## Task requirements
Output the full listing word for word.

[Records with modeling code]
--------------------
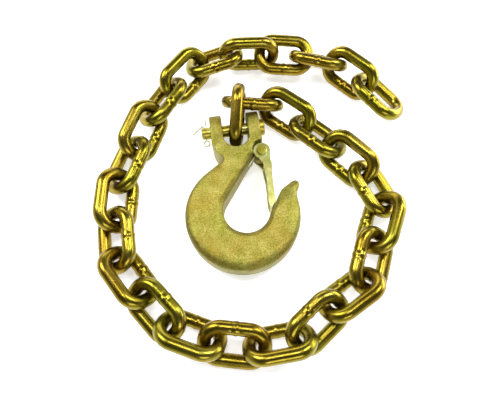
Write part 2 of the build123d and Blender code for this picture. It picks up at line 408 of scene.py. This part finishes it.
def soft_box(name, at, aim, size, power):
    light = bpy.data.lights.new(name, "AREA")
    light.shape = "RECTANGLE"
    light.size, light.size_y = size
    light.energy = power
    lamp = bpy.data.objects.new(name, light)
    bpy.context.scene.collection.objects.link(lamp)
    lamp.location = at
    lamp.rotation_euler = (Vector(aim) - Vector(at)).to_track_quat("-Z", "Y").to_euler()


soft_box("top_left", (-0.55, 0.35, 0.75), (0, 0, 0), (0.35, 0.5), 7.0)
soft_box("top_right", (0.6, 0.25, 0.8), (0, 0, 0), (0.3, 0.5), 6.0)
soft_box("front", (0.1, -0.9, 0.6), (0, 0, 0), (0.6, 0.25), 2.6)
soft_box("right_wall", (1.0, 0.30, 0.20), (0, 0, 0.02), (0.9, 0.36), 7.0)
soft_box("back_wall", (-0.1, 1.0, 0.22), (0, 0, 0.02), (0.9, 0.3), 3.0)
soft_box("overhead", (0.0, 0.1, 1.1), (0, 0, 0), (0.35, 0.2), 3.2)

# a pale studio wall to just above the horizon, under a dim ceiling
world = bpy.data.worlds.new("studio")
bpy.context.scene.world = world
world.use_nodes = True
tree = world.node_tree
heading = tree.nodes.new("ShaderNodeTexCoord")
split = tree.nodes.new("ShaderNodeSeparateXYZ")
wall = tree.nodes.new("ShaderNodeValToRGB")
ends = (WALL_TOP, WALL_GREY), (CEILING_FROM, CEILING_GREY)
for element, (at, grey) in zip(wall.color_ramp.elements, ends):
    element.position = at
    element.color = (grey, grey, grey, 1)
tree.links.new(heading.outputs["Generated"], split.inputs[0])
tree.links.new(split.outputs["Z"], wall.inputs["Fac"])
tree.links.new(wall.outputs["Color"], tree.nodes["Background"].inputs["Color"])
tree.nodes["Background"].inputs["Strength"].default_value = 1.0

bpy.context.scene.view_settings.view_transform = "Standard"

camera = bpy.data.objects.new("camera", bpy.data.cameras.new("camera"))
bpy.context.scene.collection.objects.link(camera)
camera.data.lens = LENS
camera.data.sensor_width = SENSOR
camera.data.clip_start = 0.01
camera.location = CAMERA_AIM + AIM_TO_CAMERA
camera.rotation_euler = (CAMERA_AIM - camera.location).to_track_quat("-Z", "Y").to_euler()
bpy.context.scene.camera = camera
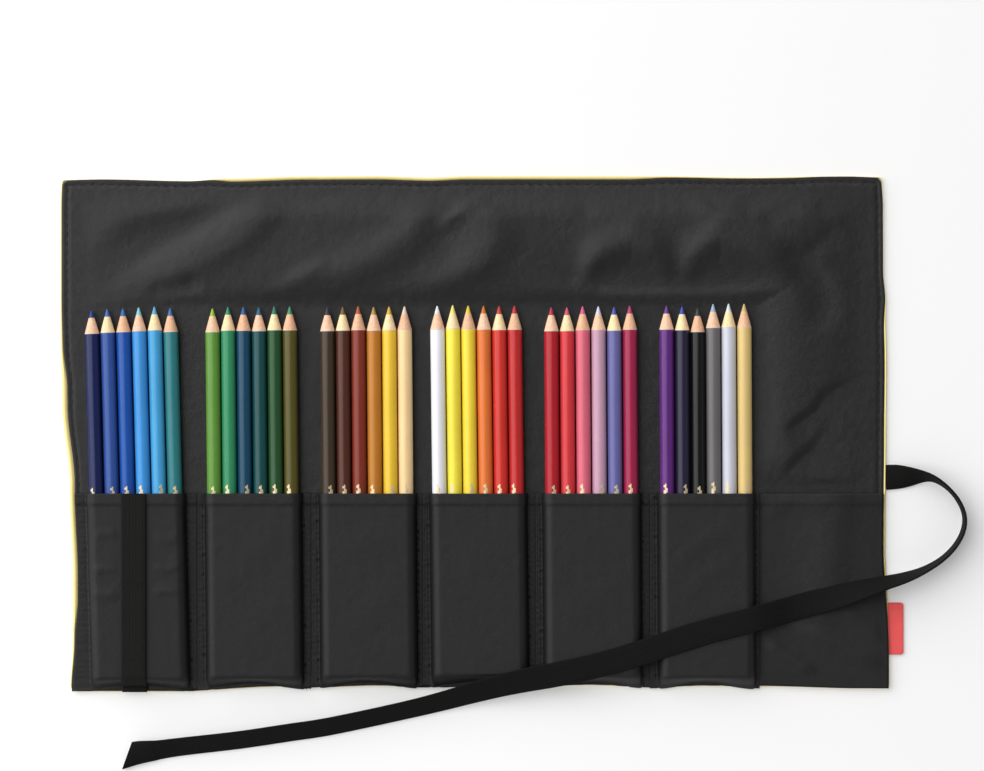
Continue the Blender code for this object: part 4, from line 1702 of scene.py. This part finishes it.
--------------------
## The completed task
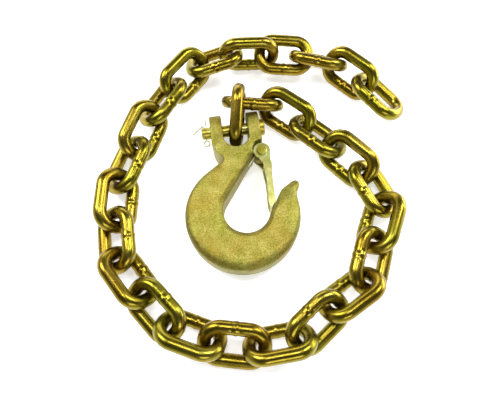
Write part 2 of the build123d and Blender code for this picture. It picks up at line 408 of scene.py. This part finishes it.
def soft_box(name, at, aim, size, power):
    light = bpy.data.lights.new(name, "AREA")
    light.shape = "RECTANGLE"
    light.size, light.size_y = size
    light.energy = power
    lamp = bpy.data.objects.new(name, light)
    bpy.context.scene.collection.objects.link(lamp)
    lamp.location = at
    lamp.rotation_euler = (Vector(aim) - Vector(at)).to_track_quat("-Z", "Y").to_euler()


soft_box("top_left", (-0.55, 0.35, 0.75), (0, 0, 0), (0.35, 0.5), 7.0)
soft_box("top_right", (0.6, 0.25, 0.8), (0, 0, 0), (0.3, 0.5), 6.0)
soft_box("front", (0.1, -0.9, 0.6), (0, 0, 0), (0.6, 0.25), 2.6)
soft_box("right_wall", (1.0, 0.30, 0.20), (0, 0, 0.02), (0.9, 0.36), 7.0)
soft_box("back_wall", (-0.1, 1.0, 0.22), (0, 0, 0.02), (0.9, 0.3), 3.0)
soft_box("overhead", (0.0, 0.1, 1.1), (0, 0, 0), (0.35, 0.2), 3.2)

# a pale studio wall to just above the horizon, under a dim ceiling
world = bpy.data.worlds.new("studio")
bpy.context.scene.world = world
world.use_nodes = True
tree = world.node_tree
heading = tree.nodes.new("ShaderNodeTexCoord")
split = tree.nodes.new("ShaderNodeSeparateXYZ")
wall = tree.nodes.new("ShaderNodeValToRGB")
ends = (WALL_TOP, WALL_GREY), (CEILING_FROM, CEILING_GREY)
for element, (at, grey) in zip(wall.color_ramp.elements, ends):
    element.position = at
    element.color = (grey, grey, grey, 1)
tree.links.new(heading.outputs["Generated"], split.inputs[0])
tree.links.new(split.outputs["Z"], wall.inputs["Fac"])
tree.links.new(wall.outputs["Color"], tree.nodes["Background"].inputs["Color"])
tree.nodes["Background"].inputs["Strength"].default_value = 1.0

bpy.context.scene.view_settings.view_transform = "Standard"

camera = bpy.data.objects.new("camera", bpy.data.cameras.new("camera"))
bpy.context.scene.collection.objects.link(camera)
camera.data.lens = LENS
camera.data.sensor_width = SENSOR
camera.data.clip_start = 0.01
camera.location = CAMERA_AIM + AIM_TO_CAMERA
camera.rotation_euler = (CAMERA_AIM - camera.location).to_track_quat("-Z", "Y").to_euler()
bpy.context.scene.camera = camera
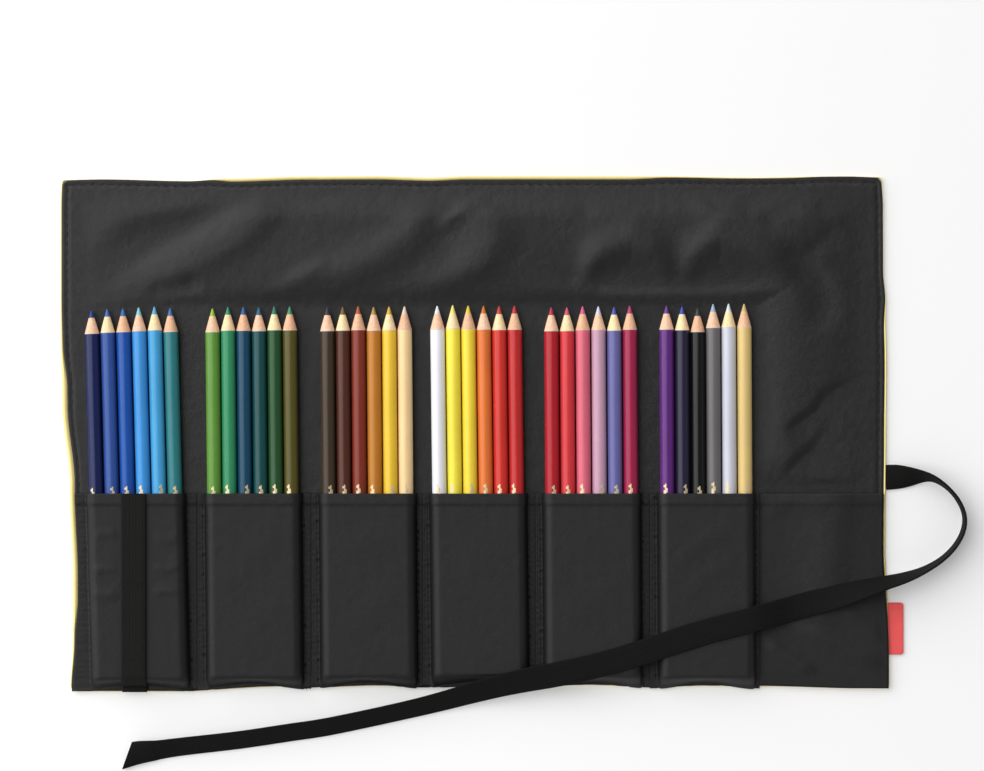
Continue the Blender code for this object: part 4, from line 1702 of scene.py. This part finishes it.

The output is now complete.